研究の原点となった「社外支払運賃傭船料」
筆者が初めて三井文庫へ伺ったのは1991年、大学4年の卒業論文の作成のためであった。そこで、川村貞次郎資料に含まれていた1931年度の「社外支払運賃傭船料及び当社給供焚料炭代」(川村3-12)をみて、その後の研究が決定づけられることになった。同資料は1927年上期まで三井物産本店業務課で作成され、その後、同本店受渡課で作成されていた各店・各部の社外の船会社への運賃支払い額を集計した表である。
海運論では一般に自己貨物輸送から他人貨物輸送への経営形態の変化に近代海運経営成立のメルクマールを求めており、三井物産船舶部が第一次大戦期以降、組織の自己拡大を目指すときに、社外貨物の積み取りを積極化するのは当然の現象と考えられていた。しかし、「社外支払運賃傭船料」から分析すると三井物産の取引貨物全体に占める船舶部の輸送比率は2割程度しかない。なぜ、膨大な社内貨物を有するにもかかわらず、一般貨物の積み取りへと進出するのか。
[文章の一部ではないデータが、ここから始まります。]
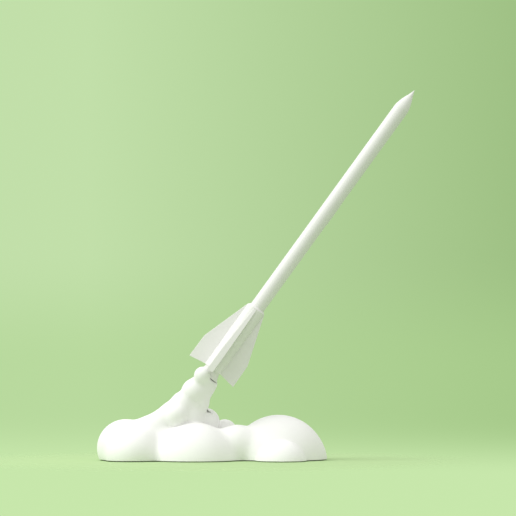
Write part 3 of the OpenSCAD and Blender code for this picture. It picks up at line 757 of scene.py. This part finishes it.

この問いに対する満足な答えが出たのは2009年に発表した論文なので、その後、18年間も問い続けることになったが、当初はこうした問い自体が成立するのか、ずっと不安だった。三井文庫には同資料が一点しかなく、一時点の一資料だけで判断できるのか心配だったからである。それだけに、何年もたって研究が行き詰まり、一歩も前に進まなくなって、何の当てもなく一人で訪れたアメリカ合衆国国立公文書館で、接収史料の中から同資料をまとめて見つけたとき、その喜びは言葉に表せないものがあった。この体験は今でも研究の原点となっている。